Kundaklama hadisesi üzerine İslam Devletleri Zirvesi aynı yıl içerisinde, Melik Faysal'ın teşebbüsleriyle Rabat'ta toplanmıştır. Aksa kundaklaması, İslam Konferansı Örgütü'nün (şimdiki adıyla İslam İşbirliği Teşkilatı) kurulmasına sebep olan temel sâikler arasında yer almıştır. 1972 senesinde, Mescid-i Aksa onarılmış ve minber Ürdün Kralı'nın mali desteğiyle çoğunluğu Türk ustalardan oluşan sanatçılar tarafından yeniden yapılmıştır.
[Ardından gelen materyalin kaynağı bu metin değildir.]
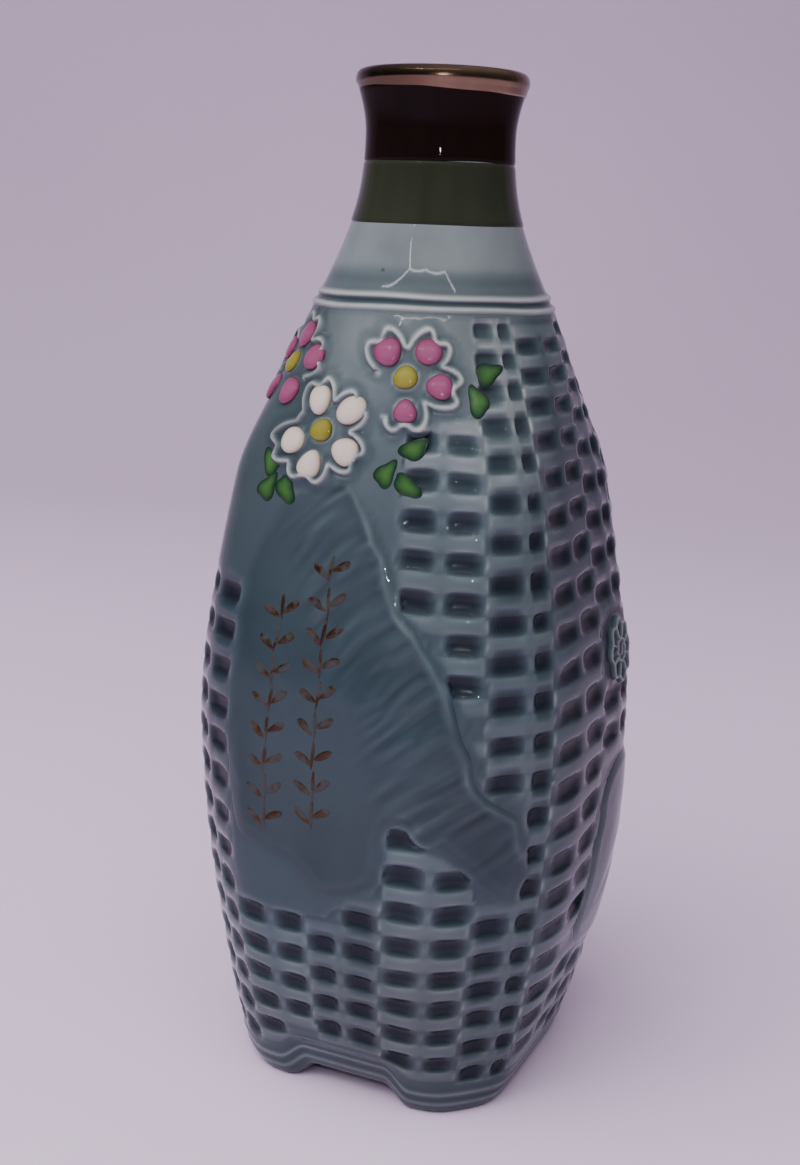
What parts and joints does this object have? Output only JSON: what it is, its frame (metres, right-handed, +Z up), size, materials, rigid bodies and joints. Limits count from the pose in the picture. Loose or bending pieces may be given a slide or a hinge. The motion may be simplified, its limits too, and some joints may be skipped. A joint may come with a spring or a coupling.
{
  "type": "sake bottle",
  "caption": "Square-shouldered porcelain sake bottle with a round glazed neck, moulded basket weave, raised blossoms and a mountain in relief; holds and pours warm or cold sake.",
  "frame": {"origin": "centre of the footprint, on the surface that the bottle stands on", "axes": "+Z up along the bottle's axis through the mouth; the decorated front with the mountain and the blossoms faces -Y; +X is the side with the round rosette"},
  "size_m": [0.0684, 0.069, 0.17],
  "materials": {
    "celadon_body": "glossy grey-blue celadon glaze, darker where it pools",
    "celadon_neck": "glossy pale celadon glaze",
    "celadon_cord": "glossy pale celadon glaze, thin over the ridges",
    "celadon_relief": "glossy blue-grey celadon glaze",
    "celadon_outline": "glossy pale celadon glaze, thin over the ridges",
    "rosette_glaze": "glossy celadon glaze",
    "brown_glaze": "glossy near-black brown glaze",
    "green_glaze": "glossy dark olive-green glaze",
    "lip_gilt": "worn coppery gilding",
    "white_enamel": "glossy raised white enamel",
    "pink_enamel": "glossy raised pink enamel",
    "yellow_enamel": "glossy raised yellow enamel",
    "green_enamel": "glossy raised green enamel",
    "gilt_brushwork": "thin worn gold brushwork"
  },
  "bodies": {
    "root": {"body": "celadon_body", "neck": "celadon_neck", "lip_gilding": "lip_gilt", "brown_glaze_band": "brown_glaze", "green_glaze_band": "green_glaze", "neck_cord_upper": "celadon_cord", "neck_cord_lower": "celadon_cord", "mountain_relief": "celadon_relief", "side_relief": "celadon_relief", "side_rosette": "rosette_glaze", "rosette_boss": "rosette_glaze", "white_blossom_outline": "celadon_outline", "pink_blossom_right_outline": "celadon_outline", "pink_blossom_left_outline": "celadon_outline", "white_blossom_centre": "yellow_enamel", "pink_blossom_right_centre": "yellow_enamel", "pink_blossom_left_centre": "yellow_enamel", "white_petal_1": "white_enamel", "white_petal_2": "white_enamel", "white_petal_3": "white_enamel", "white_petal_4": "white_enamel", "white_petal_5": "white_enamel", "pink_right_petal_1": "pink_enamel", "pink_right_petal_2": "pink_enamel", "pink_right_petal_3": "pink_enamel", "pink_right_petal_4": "pink_enamel", "pink_left_petal_1": "pink_enamel", "pink_left_petal_2": "pink_enamel", "pink_left_petal_3": "pink_enamel", "pink_left_petal_4": "pink_enamel", "pink_left_petal_5": "pink_enamel", "leaf_right_upper": "green_enamel", "leaf_right_lower": "green_enamel", "leaf_middle_1": "green_enamel", "leaf_middle_2": "green_enamel", "leaf_middle_3": "green_enamel", "leaf_left_1": "green_enamel", "leaf_left_2": "green_enamel", "leaf_left_3": "green_enamel", "gilt_sprig_left": "gilt_brushwork", "gilt_sprig_right": "gilt_brushwork"}
  },
  "joints": []
}
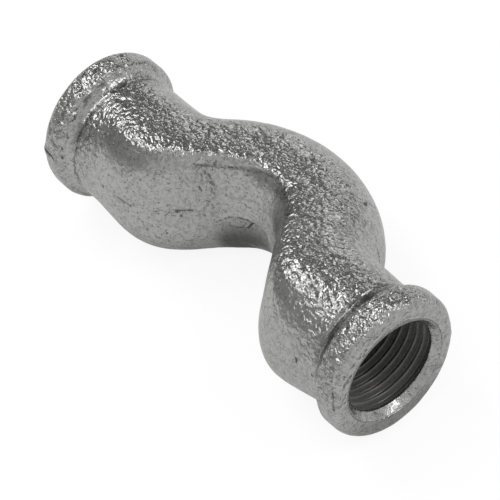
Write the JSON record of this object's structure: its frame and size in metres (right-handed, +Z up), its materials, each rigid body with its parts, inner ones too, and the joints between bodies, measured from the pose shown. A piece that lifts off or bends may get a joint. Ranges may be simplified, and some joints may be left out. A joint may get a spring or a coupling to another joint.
{
  "type": "pipe crossover fitting",
  "caption": "Hollow cast pipe fitting whose middle arches over a crossing pipe, with a banded, internally threaded socket at each end on one axis.",
  "frame": {"origin": "middle of the footprint's box, on the bench that the fitting lies on", "axes": "+X along the common axis of the two sockets, towards the right socket's mouth; +Y towards the side that the arch lies on; +Z up, with the fitting lying on its two bands and the side of its arch, its parting plane turned about X until the arch touches the bench"},
  "size_m": [0.085, 0.0388, 0.0303],
  "materials": {
    "galvanised_casting": "hot-dip galvanised rough casting, speckled grey with bright glints"
  },
  "bodies": {
    "root": {"crossover_body": "galvanised_casting"}
  },
  "joints": []
}
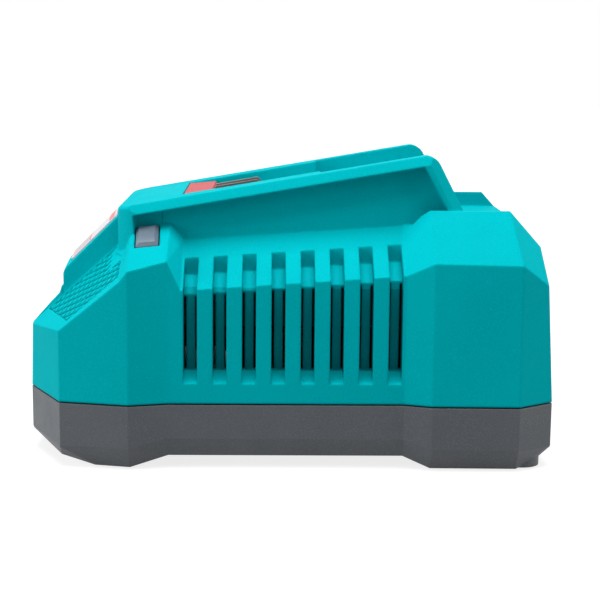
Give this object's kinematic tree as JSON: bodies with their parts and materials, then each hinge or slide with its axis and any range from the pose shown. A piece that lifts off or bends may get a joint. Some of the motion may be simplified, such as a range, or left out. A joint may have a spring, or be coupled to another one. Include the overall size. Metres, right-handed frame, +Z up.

80'li yıllarda her ikisi de gizli Gush Emunim Underground örgütü mensubu olan Ben Shoshan ve Yehuda Etzion Kıble Mescidi ve Kubbetu's-Sahra'yı bombalama girişiminde bulundu. Etzion her iki mescidin bombalanarak yıkılmasının, siyonist oluşumlardaki ruhsal uyanışı doğuracağına ve Yahudilerin sorunlarının büyük bir bölümünü çözeceğine inanmaktaydı. Ben Shoshan ve Etzion amaçlarının, Mescid-i Aksa'nın bulunduğu bölgenin üzerine Üçüncü Tapınağı yeniden inşa etmek olduğunu belirtmişlerdir. 15 Ocak 1988'de Birinci İntifada sırasında Siyonist güçler, Mescid-i Aksa önünde gösteri yapanlara ateş açmış ve sonrasında Mescid-i Aksa'da namaz kılan 40 kişinin ölümüne neden olmuştur. 8 Ekim 1990'da, iddia edilen Üçüncü Tapınağın temel taşını yerleştirme amacındaki radikal bir grup yahudinin Mescid-i Aksa'yı "Tapınak Tepesi" ilan etmesini protesto eden 22 Filistinli, İsrail polisi tarafından öldürülmüş, 100'den fazlası ise yaralanmıştır.